Many colleges offer nontraditional programs for off-campus study. Students can study at home for college credit through distance learning or earn college credit with CLEP tests.
Some home schoolers are entering their chosen fields through apprenticeship programs designed and supervised by parents and professionals.
QWhat materials are available?
AFine Christian educational materials developed for Christian schools are available to home educators. New materials have also been developed or adapted especially for home teaching. These materials may be obtained in the following ways:
· You may order texts and teaching materials from the publishers or mail-order companies. Each issue of The Teaching Home presents more than 70 suppliers of quality teaching materials.
· A home-extension program offered through a local Christian school or church can provide teaching materials, testing, and counseling.
· Materials, testing, and guidance can also be obtained through Christian correspondence courses.
Home educators can choose or combine elements of these approaches:
Traditional Textbooks. Quality textbooks are available from Christian publishers. These cover each subject in depth and in a logical order of topics.
Worktexts. Some publishers have combined textbook information with exercises in consumable write-in books.
Classical Approach. Children progress from memorization of facts and development of learning skills to advanced logical reasoning and expressive use of language to discuss their knowledge and beliefs.
Principle Approach. Teachers and students keep notebooks for each subject containing biblical principles, personal applications, and information acquired from various sources.

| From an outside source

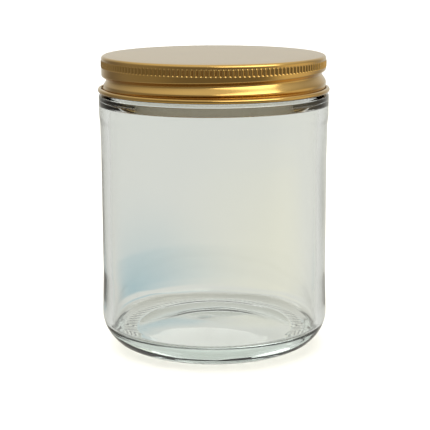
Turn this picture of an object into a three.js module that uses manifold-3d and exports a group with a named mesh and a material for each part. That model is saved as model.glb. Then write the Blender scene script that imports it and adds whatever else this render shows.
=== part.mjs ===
// A straight-sided glass storage jar closed by a one-piece metal screw lid.
// Millimetres, +Z up. The jar stands on z = 0 and its axis is the Z axis.
import * as THREE from 'three';
import { mergeVertices } from 'three/addons/utils/BufferGeometryUtils.js';
import Module from 'manifold-3d';

const wasm = await Module();
wasm.setup();

// ---- Driving dimensions ----------------------------------------------------

// Closed jar
const TOTAL_HEIGHT = 93.5;

// Lid sheet, knurls and hem; heights are measured down from the lid's top
const SHEET = 0.3;
const LID_RADIUS = 35.55;
const LID_CORNER = 1.0;
const KNURL_TOP = 1.25;
const KNURL_BOTTOM = 3.6;
const KNURL_COUNT = 156;
const KNURL_CREST_RADIUS = 35.85;
const KNURL_VALLEY_RADIUS = 35.48;
const HEM_RADIUS = 0.75;
const SKIRT_DEPTH = 11.6;

// Sealing disc
const LINER_RADIUS = 34.45;
const LINER_THICKNESS = 1.0;
const LINER_GAP = 0.05;

// Screw thread: six turns to the inch, right-handed
const THREAD_PITCH = 25.4 / 6;
const LID_GROOVE_DROP = 6.3;
const LID_GROOVE_RADIUS = 1.4;
const LID_GROOVE_SPAN = [-285, 40];
const GLASS_THREAD_RADIUS = 1.25;
const GLASS_THREAD_CREST = 34.6;
const GLASS_THREAD_SPAN = [-325, 25];
const THREAD_FADE = 24;
const THREAD_FADE_OVERRUN = 0.1;

// Jar, from the rim down
const NECK_RADIUS = 33.4;
const MOUTH_RADIUS = 30.9;
const RIM_ROUND = 1.0;
const NECK_HEIGHT = 10.6;
const SHOULDER_RADIUS = 36.5;
const SHOULDER_SLOPE = 0.5;
const SHOULDER_ROUND = 2.3;
const SHOULDER_RING_HEIGHT = 5.0;
const SHOULDER_EASE = 0.3;
const SHOULDER_EASE_HEIGHT = 1.25;
const SHOULDER_TAPER = 12;
const PANEL_RADIUS = 36.0;
const HEEL_RING_RADIUS = 36.35;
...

Unit Studies. Theme-centered units integrate information from several subjects. Language arts and math need additional systemic teaching.

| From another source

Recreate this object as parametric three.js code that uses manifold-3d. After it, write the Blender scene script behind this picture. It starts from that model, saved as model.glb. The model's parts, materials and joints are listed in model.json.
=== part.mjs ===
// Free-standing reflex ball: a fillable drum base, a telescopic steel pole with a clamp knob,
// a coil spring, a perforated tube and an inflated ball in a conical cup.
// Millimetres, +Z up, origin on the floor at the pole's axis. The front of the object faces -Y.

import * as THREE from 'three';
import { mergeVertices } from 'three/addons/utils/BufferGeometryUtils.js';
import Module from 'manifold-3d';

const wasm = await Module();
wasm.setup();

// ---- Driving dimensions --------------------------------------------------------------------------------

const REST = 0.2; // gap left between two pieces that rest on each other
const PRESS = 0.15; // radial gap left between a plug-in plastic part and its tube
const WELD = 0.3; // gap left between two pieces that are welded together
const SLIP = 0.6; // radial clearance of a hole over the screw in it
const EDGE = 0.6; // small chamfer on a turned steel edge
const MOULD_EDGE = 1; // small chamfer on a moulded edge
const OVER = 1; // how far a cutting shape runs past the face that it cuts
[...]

Books & Life Experiences. Other than studying the three Rs, much learning comes from reading good literature and nonfiction. Everyday activities supplement study and give it perspective.

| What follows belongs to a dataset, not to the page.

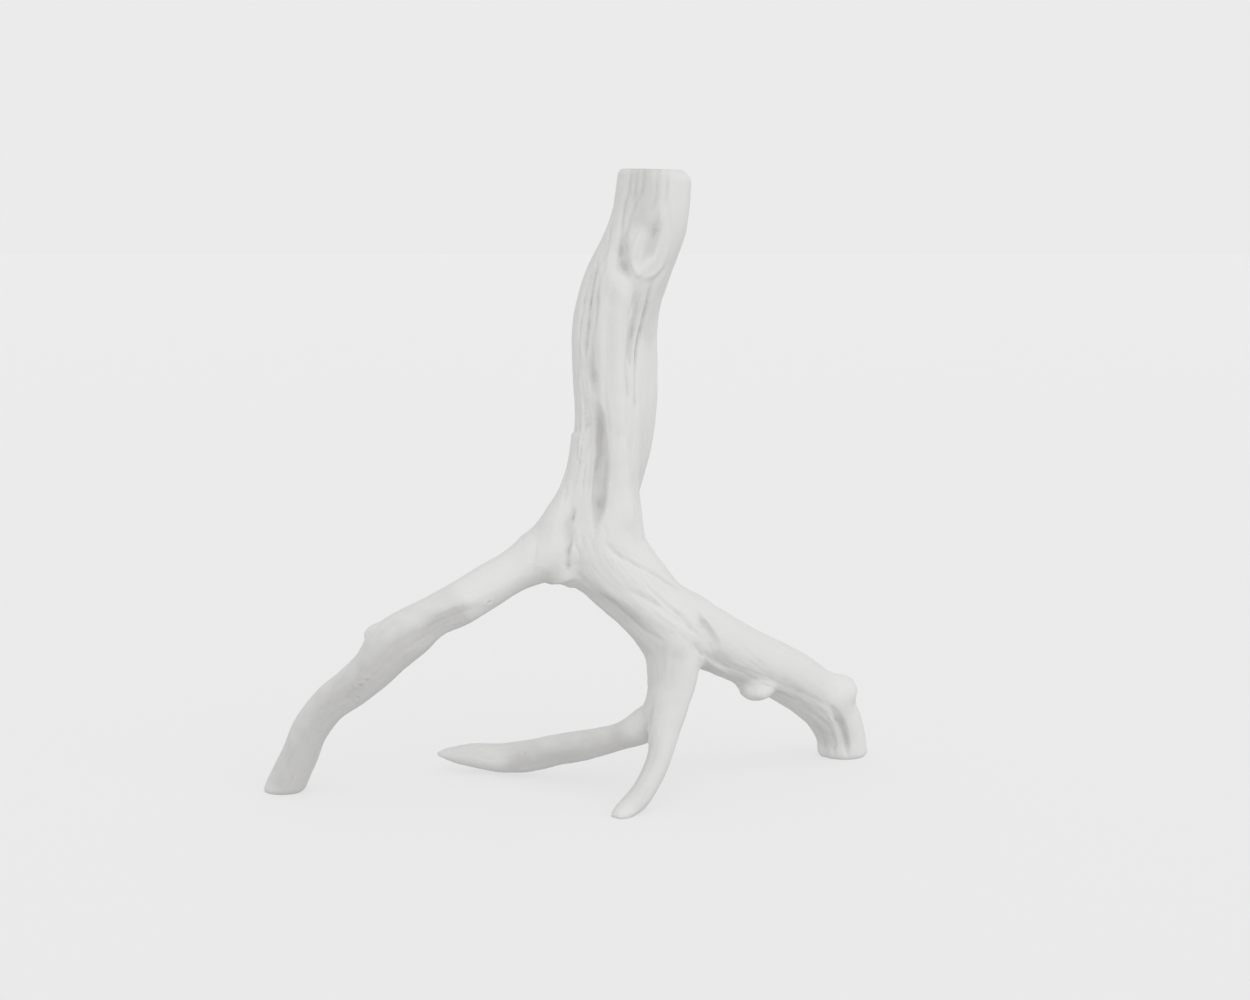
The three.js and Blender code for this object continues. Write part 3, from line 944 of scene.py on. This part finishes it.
class Maker:
    # adds nodes to one material
    def __init__(self, name):
        self.material = bpy.data.materials.new(name)
        self.material.use_nodes = True
        self.tree = self.material.node_tree
        self.shader = self.tree.nodes["Principled BSDF"]

    def add(self, kind, settings=None, values=()):
        node = self.tree.nodes.new(kind)
        for key, value in (settings or {}).items():
            if key == "stops":
                ramp = node.color_ramp.elements
                while len(ramp) < len(value):
                    ramp.new(0.5)
                for stop, (place, grey) in zip(ramp, value):
                    stop.position, stop.color = place, (grey, grey, grey, 1)
            else:
                setattr(node, key, value)
        pairs = values.items() if isinstance(values, dict) else enumerate(values)
        for key, value in pairs:
            self.put(node.inputs[key], value)
        return Node(self, node)

    def put(self, socket, value):
        if isinstance(value, Value):
            self.tree.links.new(value.socket, socket)
        else:
            socket.default_value = value

    def mix(self, factor, a, b):
        return self.add("ShaderNodeMix", {"data_type": "RGBA"}, {0: factor, 6: a, 7: b}).out(2)

    def attribute(self, name, out="Fac"):
        return self.add("ShaderNodeAttribute", {"attribute_name": name}).out(out)

    def stretch(self, vector, scale):
        return self.add("ShaderNodeVectorMath", {"operation": "MULTIPLY"}, (vector, scale)).out(0)

    def noise(self, vector, detail=3.0, roughness=0.55):
        values = {"Vector": vector, "Scale": 1.0, "Detail": detail, "Roughness": roughness}
        return self.add("ShaderNodeTexNoise", {}, values).out("Fac")

    def ramp(self, value, *stops):
        return self.add("ShaderNodeValToRGB", {"stops": stops}, (value,)).out("Color")


class Node:
    # an added node, whose outputs come out as values
    def __init__(self, maker, node):
        self.maker, self.node = maker, node

    def out(self, key):
        return Value(self.maker, self.node.outputs[key])


woodLook = {
    "pale": (0.705, 0.702, 0.697, 1),
    "grey": (0.615, 0.612, 0.606, 1),
    # deep is the tone of the painted shade and of the growth rings
    "deep": (0.45, 0.446, 0.438, 1),
    "roughness": 0.86,
    "specular": 0.25,
    "bump": 0.0010,               # metres
    "fibres": (900, 900, 40),     # how many per metre across, behind and along the grain
    "furrows": (420, 420, 18),
    "streaks": (150, 150, 8),
    "clouds": (22, 22, 22),       # how many per metre each way
    "specks": (700, 700, 700),
    "rings": 70.0,                # growth rings on the sawn ends
}


def bleachedWood():
    make = Maker("bleachedWood")
    grain = make.attribute("grain", "Vector")
    hollow = make.attribute("hollow")
    sawn = make.attribute("sawn")
    worn = make.attribute("worn")
    place = make.add("ShaderNodeTexCoord").out("Object")
    fibre = make.noise(make.stretch(grain, woodLook["fibres"]), 4)
    furrow = make.noise(make.stretch(grain, woodLook["furrows"]), 3)
    streak = make.noise(make.stretch(grain, woodLook["streaks"]), 3)
    cloud = make.noise(make.stretch(place, woodLook["clouds"]), 2)
    speck = make.noise(make.stretch(place, woodLook["specks"]), 2)
    ringValues = {"Vector": grain, "Scale": woodLook["rings"], "Distortion": 1.4, "Detail": 2.0}
    ringKind = {"wave_type": "RINGS", "rings_direction": "Z"}
    rings = make.add("ShaderNodeTexWave", ringKind, ringValues).out("Fac")
    # the hollows add painted shade here; the streaks and clouds are the wood's own uneven tone
    uneven = hollow * 0.14 + 0.42 + (streak - 0.5) * 0.5 + (cloud - 0.5) * 0.25
    shade = make.ramp(uneven, (0.42, 0), (0.95, 1))
    colour = make.mix(shade, woodLook["pale"], woodLook["grey"])
    # painted shade: darker in the hollows
    colour = make.mix(make.ramp(hollow, (0.1, 0), (0.9, 0.36), (2.0, 0.66)), colour, woodLook["deep"])
    colour = make.mix(make.ramp(fibre * (0.7 + 0.3 * worn), (0.52, 0), (0.8, 0.55)), colour, woodLook["grey"])
    # painted shade: darker on the undersides and on the listed bands
    colour = make.mix(make.attribute("dull") * 0.62, colour, woodLook["deep"])
    colour = make.mix(sawn * make.ramp(rings, (0.35, 1), (0.75, 0.3)) * 0.7, colour, woodLook["deep"])
    make.put(make.shader.inputs["Base Color"], colour)
    make.put(make.shader.inputs["Roughness"], woodLook["roughness"] + (fibre - 0.5) * 0.12)
    make.put(make.shader.inputs["Specular IOR Level"], woodLook["specular"])
    height = fibre * 0.4 + furrow * (0.5 + worn) + streak * 0.6 + speck * 0.2 + sawn * rings * 0.8
    bumpValues = {"Strength": 0.4, "Distance": woodLook["bump"], "Height": height}
    bump = make.add("ShaderNodeBump", {}, bumpValues)
    make.put(make.shader.inputs["Normal"], bump.out("Normal"))
    return make.material


studio = {
    "camera": (0.046, -2.040, 0.501),
    "pitch": 6.8,          # degrees that the camera looks down
    "focalLength": 66.24,
    "floorGrey": 0.22,
    "floorGlow": 0.594,    # keeps the shadow on the floor faint
    "floorReach": 40.0,    # metres from the middle to the floor's edge
    "skyGrey": 0.83,
    "sunStrength": 0.85,
    "sunAngle": 80,        # degrees across, for soft shadows
    "sunTurn": (52, 0, 30),
}


def buildStudio():
    make = Maker("studioFloor")
    grey, lighter = ((studio["floorGrey"] * share,) * 3 + (1,) for share in (1, 1.01))
    cloud = make.noise(make.stretch(make.add("ShaderNodeTexCoord").out("Object"), (2, 2, 2)))
    looks = {"Base Color": make.mix(cloud, grey, lighter), "Roughness": 0.95, "Specular IOR Level": 0.1,
             "Emission Color": (1, 1, 1, 1), "Emission Strength": studio["floorGlow"]}
    for name, value in looks.items():
        make.put(make.shader.inputs[name], value)
    mesh = bpy.data.meshes.new("floor")
    reach = studio["floorReach"]
    corners = [(-reach, -reach, 0), (reach, -reach, 0), (reach, reach, 0), (-reach, reach, 0)]
    mesh.from_pydata(corners, [], [(0, 1, 2, 3)])
    mesh.materials.append(make.material)
    floor = bpy.data.objects.new("floor", mesh)
    bpy.context.collection.objects.link(floor)

    sun = bpy.data.lights.new("softSun", "SUN")
    sun.energy = studio["sunStrength"]
    sun.angle = math.radians(studio["sunAngle"])
    lamp = bpy.data.objects.new("softSun", sun)
    lamp.rotation_euler = [math.radians(turn) for turn in studio["sunTurn"]]
    bpy.context.collection.objects.link(lamp)

    world = bpy.data.worlds.new("paleRoom")
    world.use_nodes = True
    back = world.node_tree.nodes["Background"]
    back.inputs["Color"].default_value = (studio["skyGrey"],) * 3 + (1,)
    back.inputs["Strength"].default_value = 1.0
    bpy.context.scene.world = world
    bpy.context.scene.view_settings.view_transform = "Standard"


def buildCamera():
    lens = bpy.data.cameras.new("camera")
    lens.lens = studio["focalLength"]
    lens.sensor_width = 36
    lens.clip_end = 200
    camera = bpy.data.objects.new("camera", lens)
    camera.location = studio["camera"]
    camera.rotation_euler = (math.radians(90 - studio["pitch"]), 0, 0)
    bpy.context.collection.objects.link(camera)
    bpy.context.scene.camera = camera


buildCamera()
buildStudio()
print("studio ready")
limbs = {name: Limb(**table) for name, table in limbTables.items()}
ribs = []
wood = bleachedWood()
rootMesh = shapeRoot(wood)
rootMesh.materials.clear()
rootMesh.materials.append(wood)
root = bpy.data.objects.new("bleached_root", rootMesh)
bpy.context.collection.objects.link(root)
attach(root, "root")
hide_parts("dry_root")
print("root ready:", sum(len(face.vertices) - 2 for face in rootMesh.polygons), "triangles")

QWhat about my child's special interests?
AA wealth of experiences outside the home can supplement and enrich home education. Unlimited possibilities abound for field trips that a family or group can take. These provide valuable in-the-field learning.
Specialized classes are often available through parks, museums, art schools, or private teachers. Church and community teams offer various sports opportunities.
There may actually be more enrichment activities and time in which to do them available for home-taught students than for those in school.
QCan I teach my special-needs child?
AMany children with special needs are being successfully home educated. HSLDA membership has proven to be especially helpful to these families.
The Teaching Home back issue on "Special Needs" has many helps and resources and can be ordered on the attached form.
QWhat methods do home schoolers use?
AThere is no one "right" way to home school. There is no one right method or curriculum.
As an artist has at his disposal an entire palatte of colors to mix and use, so a home educator has a vast array of effective methods from which to choose.
These choices may be based on:
· The ages of the children.
· The subject matter being taught.
· The number of children that you are teaching.
· The learning styles your children find most effective.
· The time you have available to prepare and teach material.
· The varying abilities or special needs of your children.
· The motivation that certain methods provide to your individual children.
The variety of methods is endless. As you choose and mix them, your home school will become uniquely fitted to your family.
QAre there any difficulties in home schooling?
AFollowing are some common difficulties along with suggested solutions.
Lack of confidence. At first you may lack confidence in choosing materials and methods, doubting your ability to teach. With experience, you will gain confidence.
Fear of being unable to work with your own children. Parents who do not have their children's respect will have trouble getting their cooperation. Gaining their respect through proper relationships, discipline, training, and example should be parents' top priority, whether or not they are home schooling. Home schooling can provide the incentive and optimum setting to accomplish this.
Inadequate time and energy. Home teaching requires an investment of time and energy, especially by mothers. Self-discipline and good organization will help ensure a well-run household. A daily schedule, teaching plan, and chore list can keep school and housework organized.
Children can also be a great help when trained to assist with the cooking, laundry, and household chores.
Lack of commitment. Families gain strength to overcome difficulties when they develop the conviction that home schooling is best for their family and is God's will for them.
Social pressure. Pressure from well-meaning friends or relatives can be a real deterrent. Make a well-informed decision and then stand on your convictions. More information and a loving attitude often help others understand and accept God's leading for the home-school family.
Financial investment. Costs of materials or programs vary considerably, but are always less than a private school. Many materials can be reused for siblings.
QHow do we get started in home schooling?
AHere are some suggestions to help you get started:
· Seek the Lord and agree as husband and wife on your decision to home school. Continue to pray for wisdom, guidance, and strength. Make daily quiet time with the Lord a top priority.
· Research home education by reading a basic book on how to home educate, such as Christopher Klicka's The Right Choice (available from HSLDA, 540-338-5600), and back issues of The Teaching Home magazine.
Meet and visit with experiencd home schoolers in your church or local support group, and make an effort to attend your state's home-school convention.
· Contact your state home-school organization to learn of local support groups, events, publications, and your state's laws governing home education.
· Make arrangements to comply with the law according to your conscience and recommendations of state organizations and/or Home School Legal Defense Association. Consider joining HSLDA.
· Get your home and life in order. Establish discipline and child training. Organize your family's schedule and chore assignments to fit your educational activities. Do a thorough cleaning and get rid of unnecessary possessions to make way for learning materials and study space.
· Choose methods and teaching materials that you feel most comfortable in starting with and that would be appropriate to the age and number of your children. If you feel overwhelmed by the choices you must make, you may want to use a prepared curriculum from a textbook, worktext, or unit study publisher for your first year.
Re-evaluate and experiment with different materials and methods and make adjustments as you become more experienced with home education.
Home schooling is a way of life in which the home is the center of life and learning. Through home education, parents fulfill in a unique way their responsibility to bring up their children in the nurture and admonition of the Lord.